Resets the internal state of the layer.

public override void ResetState()

Remarks

This method resets the internal state of the layer by clearing the cached input and dropout masks (both CPU and GPU) from previous forward and backward passes. This is useful when starting to process a new batch of data or when switching between training and inference modes.

SetParameters(Vector<T>)

Sets the trainable parameters of the layer from a single vector.

public override void SetParameters(Vector<T> parameters)

Parameters

parameters Vector<T>

A vector containing all parameters to set.

Remarks

This method is not shown in the original code, but would typically be implemented to match the GetParameters method. For a dropout layer, it would accept an empty vector since there are no parameters to set.

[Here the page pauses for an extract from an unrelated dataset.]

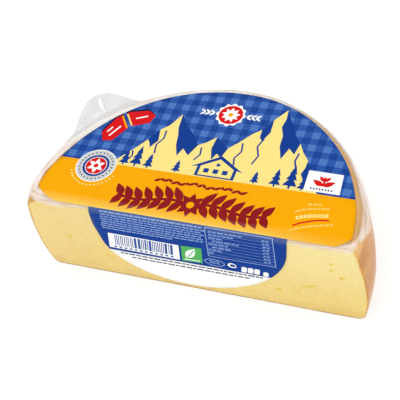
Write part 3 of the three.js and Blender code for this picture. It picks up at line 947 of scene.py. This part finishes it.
def draw_alps():
    """Mountains in the sun behind firs and a hut, with their shaded sides in blue"""
    ridge = [
        (-43, 24.3), (-38, 31), (-34.5, 35.5), (-31, 41), (-27.5, 47.5), (-24, 51), (-20.5, 58.5),
        (-17.5, 54), (-14.5, 50.5), (-11, 47), (-7, 41.5), (-4, 43.5), (0, 47.5), (3, 44.5),
        (7, 42), (11, 46.5), (15, 52), (18.5, 55), (22, 61.5), (26.5, 68.5), (29, 63.5), (32, 59),
        (34.5, 53.5), (37.5, 50), (40, 45.5), (43.5, 41), (46, 35.5), (49, 29), (52, 24.3),
    ]
    area("pale_yellow", ridge)
    for first, last, inner in (
        (6, 10, [(-9.5, 35), (-13, 38.5), (-14.5, 34), (-17, 40), (-18.2, 46), (-19.6, 50)]),
        (12, 14, [(5.5, 36), (3, 38.2), (1.6, 34.5), (-0.4, 40.5)]),
        (19, 23, [(36.5, 43.5), (33.5, 46.5), (31.5, 40), (29, 47), (28.6, 53), (26.6, 58),
                  (27.2, 63)]),
        (3, 4, [(-26, 41), (-28.5, 36.5), (-29.5, 39)]),
        (25, 26, [(48, 31.4), (44.5, 30), (42.5, 33.5), (43.4, 37)]),
        (17, 18, [(22.6, 54), (20.4, 48.5), (18.8, 50.5)]),
    ):
        area("blue", ridge[first:last + 1] + inner)
    for gully in (
        [(-24.5, 47.5), (-24, 43), (-26, 38.5), (-25, 33.5)],
        [(21, 50), (19.5, 45), (21.5, 40), (20, 35)],
        [(12.5, 46), (13.5, 41), (11.5, 37), (12.5, 33)],
        [(-5, 40.5), (-4.2, 36.5), (-6, 33)],
        [(38.5, 44.5), (38, 40), (39.5, 36), (38.5, 32)],
        [(-35.5, 33.5), (-34.5, 30.5), (-36, 27.5)],
    ):
        area("blue", stroke(gully, 0.8))
    for u, height, width in ((-37, 9, 5), (-31.5, 12, 6), (-25.5, 8.5, 5), (-12, 7, 4.4),
                             (33, 10, 5.4), (39.5, 13, 6.4), (45, 8, 4.6), (24, 7, 4.2)):
        fir("blue", u, GROUND, height, width)
    hut = [(-3, GROUND), (15, GROUND), (15, 30.2), (18, 29.4), (6, 37.2), (-6, 29.4), (-3, 30.2)]
    area("blue", hut)
    area("pale_yellow", [(-1.6, 25.5), (13.6, 25.5), (13.6, 30.5), (6, 35.2), (-1.6, 30.5)])
    for u in (0.4, 4.7, 9.0):
        area("blue", box(u, 27, 2.4, 2.4))
    area("blue", ellipse(6, 32, 0.9, 0.9, 12))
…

For Beginners: This method would do nothing because dropout layers have no adjustable parameters.

Since dropout layers don't have learnable parameters:

  • There's nothing to set or update
  • The method would only verify that the input is an empty vector

This method would exist only to fulfill the contract of the base layer class.

UpdateParameters(T)

Updates the parameters of the layer based on the calculated gradients.

public override void UpdateParameters(T learningRate)

Parameters

learningRate T

The learning rate to use for parameter updates.

Remarks

This method is a required override from the base class, but the dropout layer has no trainable parameters to update, so it performs no operation.

For Beginners: This method does nothing for dropout layers because they have no adjustable weights.

Unlike most layers (like convolutional or dense layers):

  • Dropout layers don't have weights or biases to learn
  • They just apply a random on/off pattern and scaling
  • There's nothing to update during training

This method exists only to fulfill the requirements of the base layer class. The dropout layer participates in training by modifying activations and gradients, not by updating internal parameters.